Hard reset to clear cache and reload the query
Soft reset to clear cache, but update, and leave current results on screen
Can also update the raw cache

It does not parse your queries or mutations on the client-side like Apollo and Urql. This keeps the library small and omits the GraphQL queries from your bundle.

Section and Distributed GraphQL

I know nothing about this and this article's length is already out of control but I found one nascent approach that seems worth mentioning. A company called Section is trying to build a distributed GraphQL solution. It is fully configurable to address caching challenges without having to maintain a distributed system as the distributed system would be managed by them.

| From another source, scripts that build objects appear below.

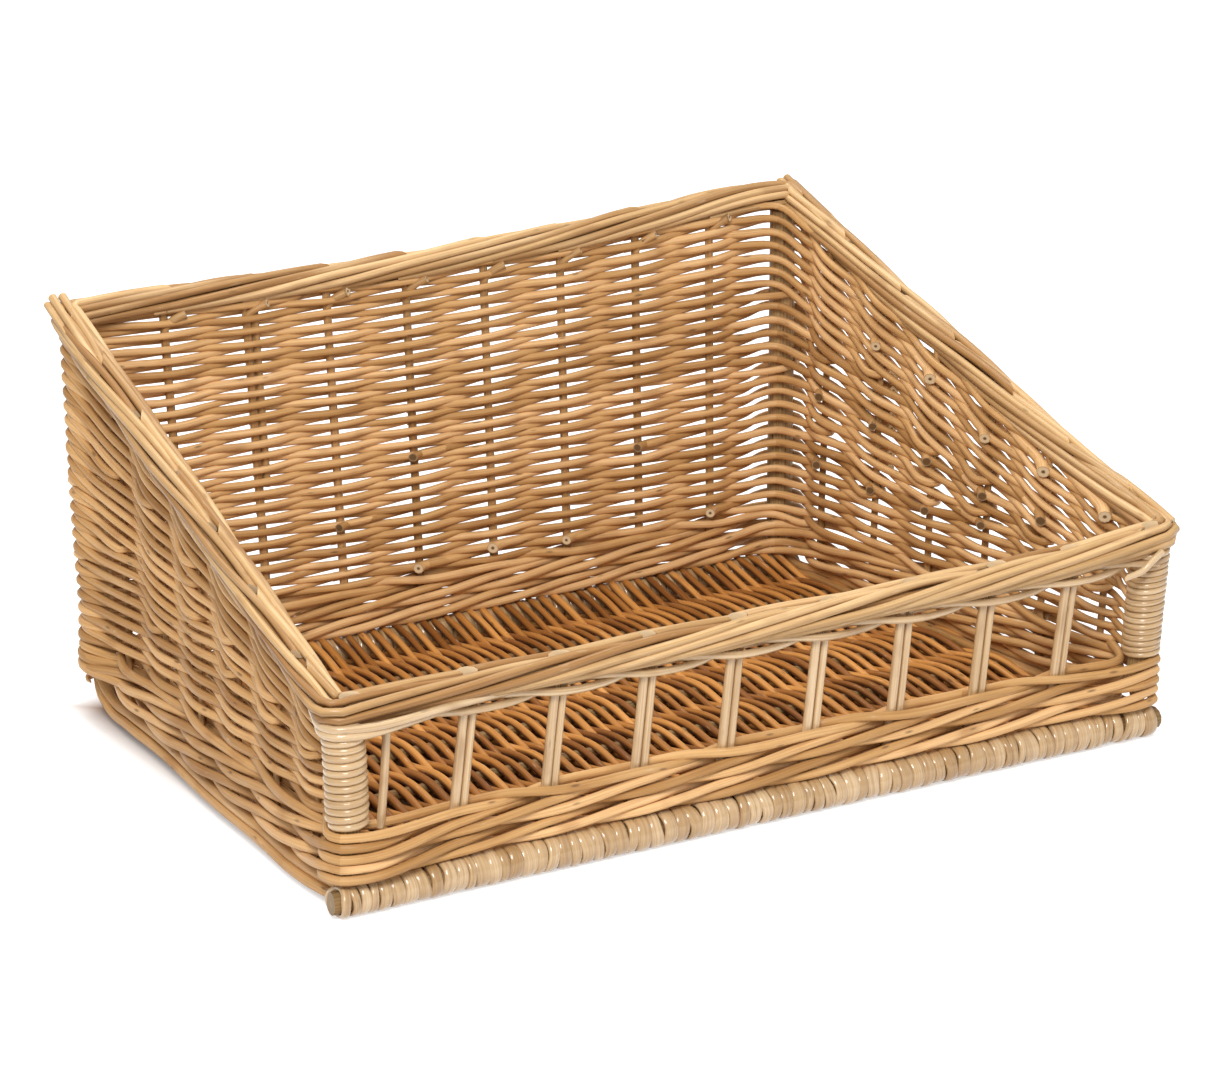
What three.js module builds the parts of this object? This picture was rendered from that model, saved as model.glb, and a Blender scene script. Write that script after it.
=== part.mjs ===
// Sloping willow display basket, in millimetres, +Z up, front towards -Y.
// The origin is on the ground under the middle of the rim's plan.

import * as THREE from 'three';

// Rim, outside sizes
const rimFrontWidth = 600;
const rimBackWidth = 560;
const rimDepth = 424;
const frontHeight = 136;
const backHeight = 276;
const borderWidth = 23;
const borderHeight = 20;
const borderRods = 6;
const borderGrooveShare = 0.1;
const borderTurns = 0.5;
const borderLevelEnd = 15;

// Walls: their middle lies inside the rim's edge, and they lean out as they rise
const sideWallInset = 19;
const endWallInset = 14;
const wallLean = 0.036;
const weaverThickness = 5;
const waleThickness = 5.5;
const crossingWidth = 9;
const cornerShoulder = 0.42;

// Heights of the parts of the front wall
const waleTop = 54;
const fitchHeight = 7.15;

// Rows of weaving between one height and the next
const backRows = 12;
const sideRows = 10;
const waleRows = 2;
const fitchRows = 2;

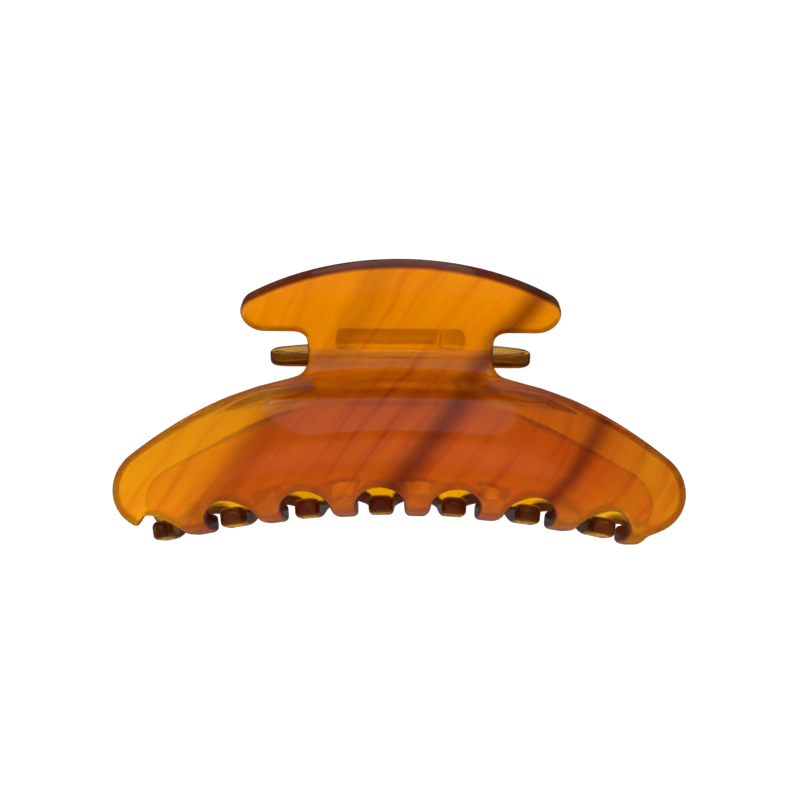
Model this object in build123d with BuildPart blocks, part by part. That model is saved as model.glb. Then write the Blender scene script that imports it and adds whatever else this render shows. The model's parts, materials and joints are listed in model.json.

They say that it's simultaneously similar to Apollo Federation but also solving a problem Apollo Federation doesn't solve, so I'm curious how exactly that works. On first look it seems like they are taking the approach of micro-graphql-react and giving more cache control back to the developers.

Persistent Queries

One more thing getting thrown around in this conversation that I'll need an addition article to cover is persistent queries. The idea is to send a query id or hash instead of an entire GraphQL query string. This reduces bandwidth utilization and speeds up loading times for end-users.